Pour certains entrepreneurs, les défis opérationnels quotidiens auxquels ils font face surpassent actuellement toute vélleité d’investissement. De nombreux clients familiaux fortunés de BNP Paribas opèrent dans les secteurs de l'hôtellerie et du tourisme et doivent résoudre d'énormes problèmes pratiques dans la crise actuelle sur la façon de gérer leurs propriétés et leur personnel, laissant peu de temps à consacrer à leurs portefeuilles d'investissement.

«Ils sont encore plus occupés aujourd'hui qu'en période de fonctionnement normal», explique M. Frank, qui supervise près de 40% des actifs gérés par Wealth Management 393 Md €.

STABILITÉ

À bien des égards, les secteurs de la banque et de la gestion de patrimoine sont mieux préparés à cette crise que d'autres secteurs de l'économie. Alors que des entreprises comme BNP Paribas ont fait du digital une priorité, en regroupant des employés de différentes équipes dans des pôles d'innovation et en invitant des clients à co-développer des solutions digitales, ils peuvent également compter sur l’appui des autorités règlementaires.

La banque française, qui compte plus de 200 000 employés dans le monde, est depuis longtemps tenue par les régulateurs de mettre en place des plans de continuité d’activité réalistes pour faire face aux crises. « Cela signifie que nous sommes désormais mieux organisés que certains clients qui ne peuvent plus accéder à leurs bureaux », explique M. Frank. « Ils ont dû élaborer des plans d'urgence à partir de zéro. »
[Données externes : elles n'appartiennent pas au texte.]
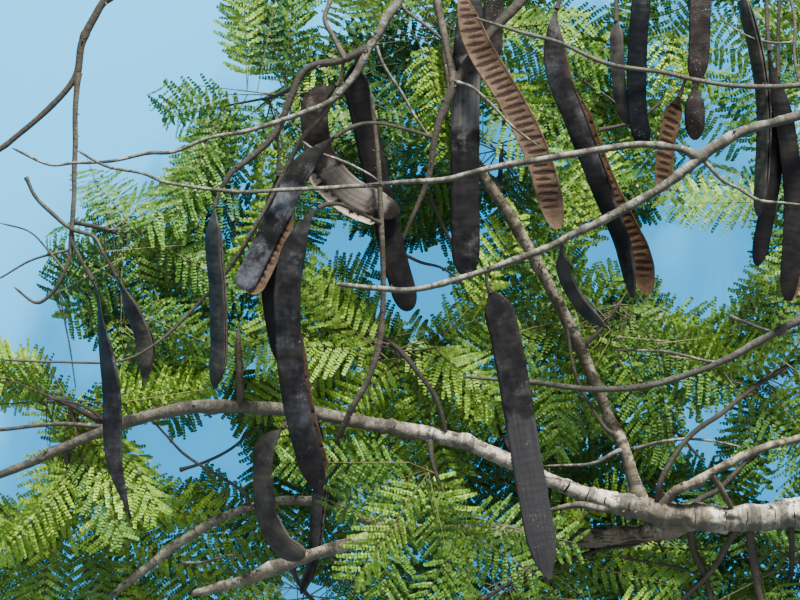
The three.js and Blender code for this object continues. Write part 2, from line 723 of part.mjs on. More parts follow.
// A leaf on a twig, never steeper than its mass has room for. The first goes on where the twig ends,
// and the others leave to one side, more so the further back they sit.
function leafOn({ start, end, heading, leaves }, { heights }, random) {
  const share = leaves === 0 ? 0.96 : 0.25 + 0.7 * random();
  const side = random() < 0.5 ? -1 : 1;
  const lean = Math.min(1, (heights[1] - heights[0]) / FROND_LENGTH);
  return {
    root: start.clone().lerp(end, share),
    heading: heading + side * (1.2 * (1 - share) + 0.7 * random()),
    pitch: lean * (0.9 * random() - 0.4),
    droop: lean * (0.2 + 0.6 * random()),
    roll: lean * (random() - 0.5) * 1.2,
    length: FROND_LENGTH * (0.8 + 0.3 * random()),
    width: FROND_WIDTH * (0.85 + 0.25 * random()),
  };
}

function growMass(name) {
  const mass = MASSES[name];
  const random = seeded(mass.seed);
  const stemCurve = new THREE.CatmullRomCurve3(mass.stem.map(place), false, "centripetal");
  const otherStems = Object.keys(MASSES).filter((other) => other !== name).map((other) => stems[other]);
  const blocked = wasm.Manifold.union([...obstacles, ...otherStems, ...grownMasses]);
  const twigs = [];
  for (let tries = 0; twigs.length < mass.twigs && tries < FROND_TRIES; tries++) {
    const twig = growTwig(mass, twigs.length, stemCurve, random);
    if (keepsToItsSpace(mass, twig.solid, blocked)) twigs.push(twig);
  }
  const base = seat(sweep(limbStations(mass.stem, 0), TWIG_SIDES), mass.carrier);
  let spray = wasm.Manifold.union([base, ...twigs.map((twig) => twig.solid)]);
  let leaves = 0;
  for (let tries = 0; leaves < mass.leaves && tries < FROND_TRIES && twigs.length > 0; tries++) {
    const twig = twigs[(leaves + Math.floor(tries / 40)) % twigs.length];
    const leaf = leafOn(twig, mass, random);
    if (!keepsToItsSpace(mass, frond(leaf, FROND_THICKNESS + 2 * LEAF_GAP), blocked)) continue;
    const blade = frond(leaf, FROND_THICKNESS);
    if (blade.intersect(spray).volume() > ROOT_VOLUME) continue;
    spray = spray.add(blade);
    twig.leaves += 1;
    leaves += 1;
  }
  const whole = largest(spray);
  grownMasses.push(whole);
  addPiece(name, whole, "leaf");
}

Object.keys(MASSES).forEach(growMass);

const bough = new THREE.Group();
for (const { name, solid, colour } of pieces) {
  const material = new THREE.MeshStandardMaterial({ ...COLOURS[colour], metalness: 0 });
  const mesh = new THREE.Mesh(toGeometry(solid), material);
  mesh.name = name;
  bough.add(mesh);
}

export default bough;
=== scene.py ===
"""Dresses the cut bough of a flame tree: bark, woody pods and feathery leaves, on a pale floor.

A place is read off the 800 x 600 picture as column and row, with a height above the floor in
millimetres, as it is in the solids. Everything built here is in metres.
"""

import logging
import math
import random
from collections.abc import Iterable
from dataclasses import dataclass, field
from enum import Enum
from functools import cache

import bpy
import numpy as np
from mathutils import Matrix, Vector, kdtree, noise


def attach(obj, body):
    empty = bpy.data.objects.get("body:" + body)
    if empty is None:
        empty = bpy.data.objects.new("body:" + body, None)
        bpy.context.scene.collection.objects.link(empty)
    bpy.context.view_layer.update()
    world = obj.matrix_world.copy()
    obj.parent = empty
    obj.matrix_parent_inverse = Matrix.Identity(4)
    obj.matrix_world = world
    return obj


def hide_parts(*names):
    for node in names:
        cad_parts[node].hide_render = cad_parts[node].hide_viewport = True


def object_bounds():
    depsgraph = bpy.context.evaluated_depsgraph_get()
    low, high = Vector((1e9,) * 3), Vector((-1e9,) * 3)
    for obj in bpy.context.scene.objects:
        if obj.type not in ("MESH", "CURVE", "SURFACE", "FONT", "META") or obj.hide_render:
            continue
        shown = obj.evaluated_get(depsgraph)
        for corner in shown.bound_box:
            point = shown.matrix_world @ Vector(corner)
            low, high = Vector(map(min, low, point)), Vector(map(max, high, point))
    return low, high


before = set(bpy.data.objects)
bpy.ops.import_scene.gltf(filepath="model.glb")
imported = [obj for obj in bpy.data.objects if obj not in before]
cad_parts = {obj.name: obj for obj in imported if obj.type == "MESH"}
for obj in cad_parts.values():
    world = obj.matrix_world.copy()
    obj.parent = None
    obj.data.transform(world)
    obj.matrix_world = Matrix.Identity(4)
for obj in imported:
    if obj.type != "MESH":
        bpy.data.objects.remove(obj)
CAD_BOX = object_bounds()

LOG = logging.getLogger("bough")
MM = 0.001
FLOOR_GAP = 0.0003
# The turn from one twig of a mass to the next, in radians.
GOLDEN_TURN = 2.399963
UP = np.array([0.0, 0.0, 1.0])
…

Cela place les banques et les sociétés de gestion de patrimoine dans une position unique où elles peuvent aider leurs clients à résoudre leurs problématiques business en sus de la gestion de leurs portefeuilles.

REPENSER LA TECHNOLOGIE

Mais la crise peut aussi être un moment de réflexion et de réévaluation pour les gestionnaires de fortune. BNP Paribas réorientera probablement certaines de ses innovations qu'elle a été si désireuse de promouvoir au cours des trois dernières années. Alors que l'application Leaders Connection a été conçue spécifiquement pour connecter entre elles les familles issues de différentes juridictions – généralement de continents différents - qui souhaitent coopérer sur des projets d'investissement, ses ambitions initiales mondiales sont maintenant revues à l'échelle locale pour correspondre aux besoins de ses clients.

« Il semble que les clients préfèrent conclure des accords avec des familles qu'ils connaissent déjà », admet M. Frank.

La crise a également amplifié une tendance de long terme vers le private equity. Les clients de la banque qui ont investi principalement dans des actions cotées ont subi des pertes de l’ordre de 25 pour cent depuis mars. Mais la plupart des lignes d'investissements en private equity auront leur date d’évaluation dans trois mois. « Cela vous donne plus de temps pour digérer ce qui s'est passé », dit-il.

Répondre aux besoins des clients en matière de digitalisation, d'exposition au Private Equity et de mise en relation avec d'autres familles riches sont les principaux défis auxquels ont dû faire face les banques privées mondiales dans la décennie qui a suivi la crise financière mondiale. La façon dont elles ont relevé ces challenges pourrait redéfinir le rôle qu'elles joueront pendant cette crise sanitaire et au-delà.